── Information supplied

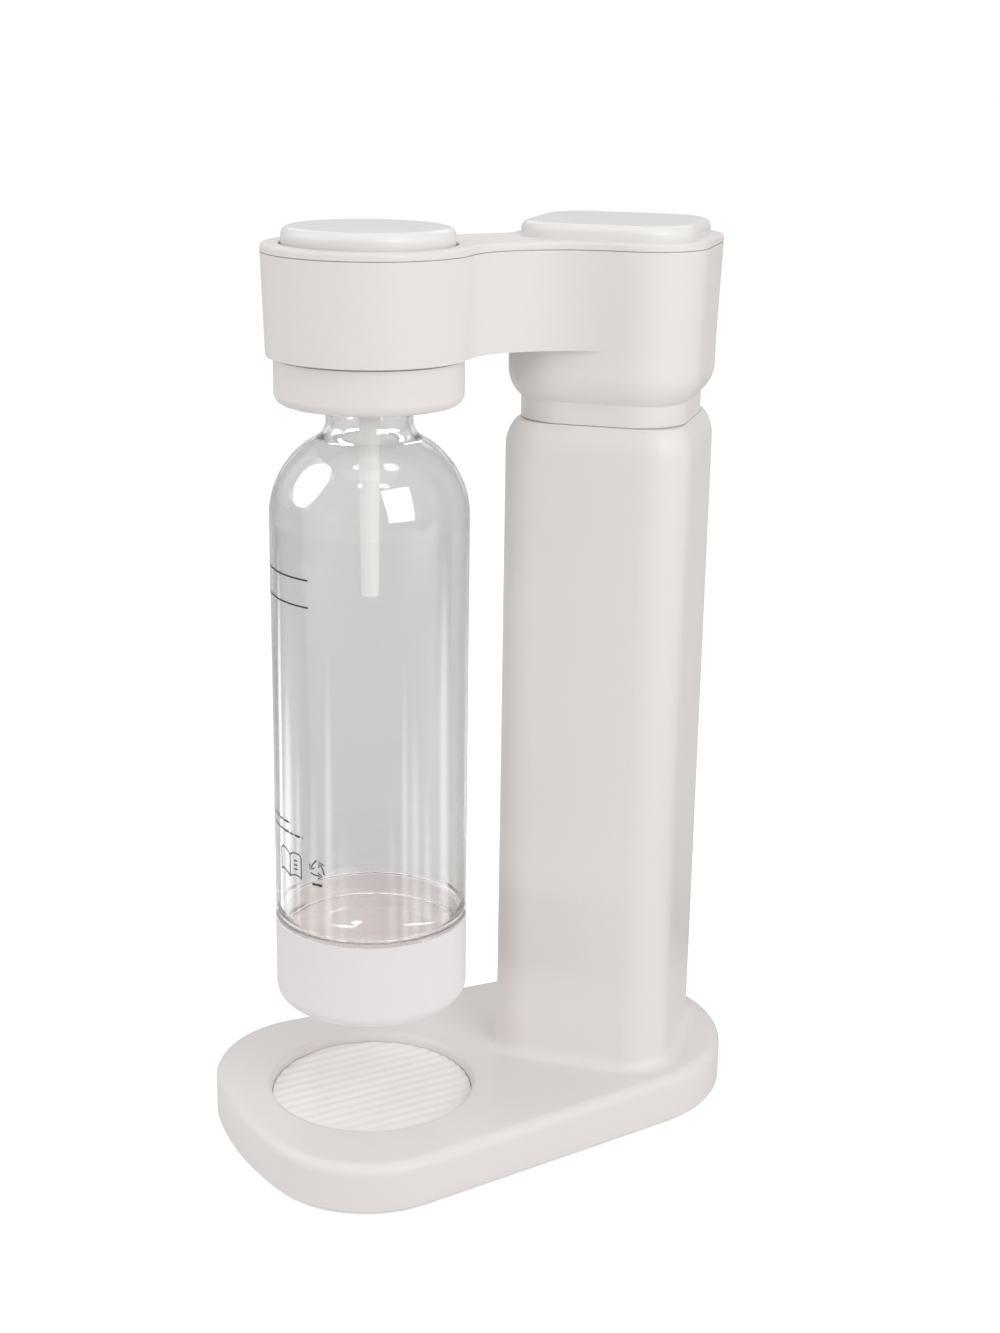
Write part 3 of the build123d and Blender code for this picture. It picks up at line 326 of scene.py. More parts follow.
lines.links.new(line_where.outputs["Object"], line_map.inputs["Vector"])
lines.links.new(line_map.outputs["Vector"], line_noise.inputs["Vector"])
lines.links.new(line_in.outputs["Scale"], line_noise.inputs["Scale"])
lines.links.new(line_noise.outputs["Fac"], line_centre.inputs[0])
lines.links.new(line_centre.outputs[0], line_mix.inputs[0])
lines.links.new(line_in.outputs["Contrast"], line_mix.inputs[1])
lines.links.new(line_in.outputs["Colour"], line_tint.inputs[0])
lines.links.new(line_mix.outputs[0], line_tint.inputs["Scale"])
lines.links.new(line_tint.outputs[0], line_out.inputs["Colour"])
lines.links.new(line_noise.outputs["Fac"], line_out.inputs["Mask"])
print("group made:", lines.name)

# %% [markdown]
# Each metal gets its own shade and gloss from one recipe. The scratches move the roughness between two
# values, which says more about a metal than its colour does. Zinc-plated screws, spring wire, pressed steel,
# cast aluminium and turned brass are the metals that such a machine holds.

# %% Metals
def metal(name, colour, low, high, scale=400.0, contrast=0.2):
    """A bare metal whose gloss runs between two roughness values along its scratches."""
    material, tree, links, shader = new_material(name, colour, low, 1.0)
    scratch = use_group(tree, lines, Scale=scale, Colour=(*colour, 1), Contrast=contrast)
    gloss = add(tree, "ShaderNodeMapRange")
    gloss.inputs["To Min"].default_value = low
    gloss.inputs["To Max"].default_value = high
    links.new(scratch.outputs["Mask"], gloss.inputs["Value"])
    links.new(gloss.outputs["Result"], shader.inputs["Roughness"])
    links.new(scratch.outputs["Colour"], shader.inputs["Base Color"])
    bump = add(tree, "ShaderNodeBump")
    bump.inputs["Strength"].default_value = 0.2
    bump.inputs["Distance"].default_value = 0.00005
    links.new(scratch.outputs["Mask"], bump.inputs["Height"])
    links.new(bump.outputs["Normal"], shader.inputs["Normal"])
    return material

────

- [Problem to solve] Quote every line of the data, word for word.

- [Finished answer]
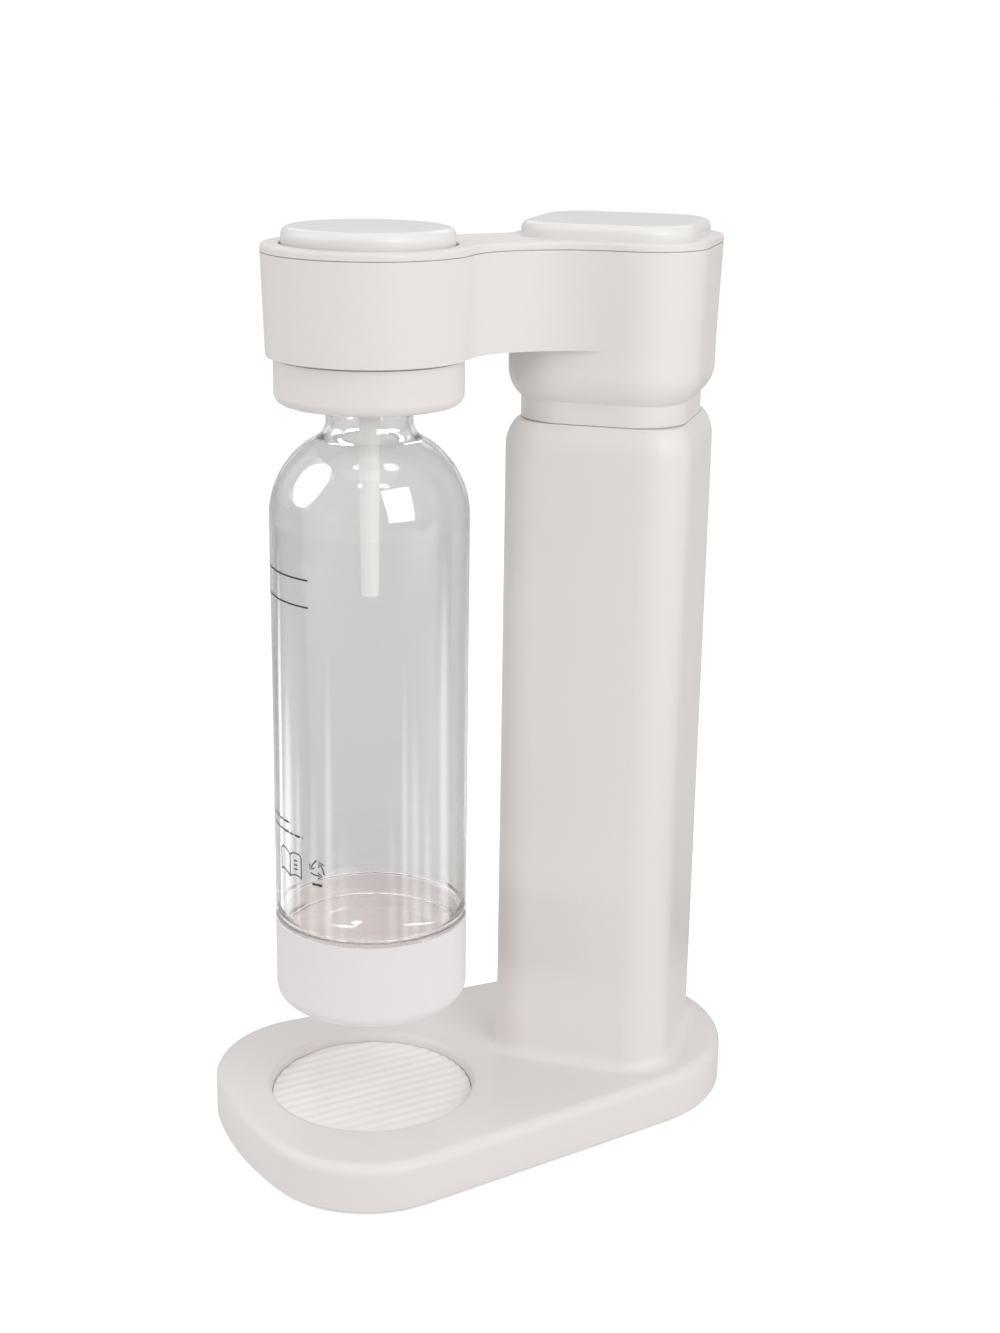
Write part 3 of the build123d and Blender code for this picture. It picks up at line 326 of scene.py. More parts follow.
lines.links.new(line_where.outputs["Object"], line_map.inputs["Vector"])
lines.links.new(line_map.outputs["Vector"], line_noise.inputs["Vector"])
lines.links.new(line_in.outputs["Scale"], line_noise.inputs["Scale"])
lines.links.new(line_noise.outputs["Fac"], line_centre.inputs[0])
lines.links.new(line_centre.outputs[0], line_mix.inputs[0])
lines.links.new(line_in.outputs["Contrast"], line_mix.inputs[1])
lines.links.new(line_in.outputs["Colour"], line_tint.inputs[0])
lines.links.new(line_mix.outputs[0], line_tint.inputs["Scale"])
lines.links.new(line_tint.outputs[0], line_out.inputs["Colour"])
lines.links.new(line_noise.outputs["Fac"], line_out.inputs["Mask"])
print("group made:", lines.name)

# %% [markdown]
# Each metal gets its own shade and gloss from one recipe. The scratches move the roughness between two
# values, which says more about a metal than its colour does. Zinc-plated screws, spring wire, pressed steel,
# cast aluminium and turned brass are the metals that such a machine holds.

# %% Metals
def metal(name, colour, low, high, scale=400.0, contrast=0.2):
    """A bare metal whose gloss runs between two roughness values along its scratches."""
    material, tree, links, shader = new_material(name, colour, low, 1.0)
    scratch = use_group(tree, lines, Scale=scale, Colour=(*colour, 1), Contrast=contrast)
    gloss = add(tree, "ShaderNodeMapRange")
    gloss.inputs["To Min"].default_value = low
    gloss.inputs["To Max"].default_value = high
    links.new(scratch.outputs["Mask"], gloss.inputs["Value"])
    links.new(gloss.outputs["Result"], shader.inputs["Roughness"])
    links.new(scratch.outputs["Colour"], shader.inputs["Base Color"])
    bump = add(tree, "ShaderNodeBump")
    bump.inputs["Strength"].default_value = 0.2
    bump.inputs["Distance"].default_value = 0.00005
    links.new(scratch.outputs["Mask"], bump.inputs["Height"])
    links.new(bump.outputs["Normal"], shader.inputs["Normal"])
    return material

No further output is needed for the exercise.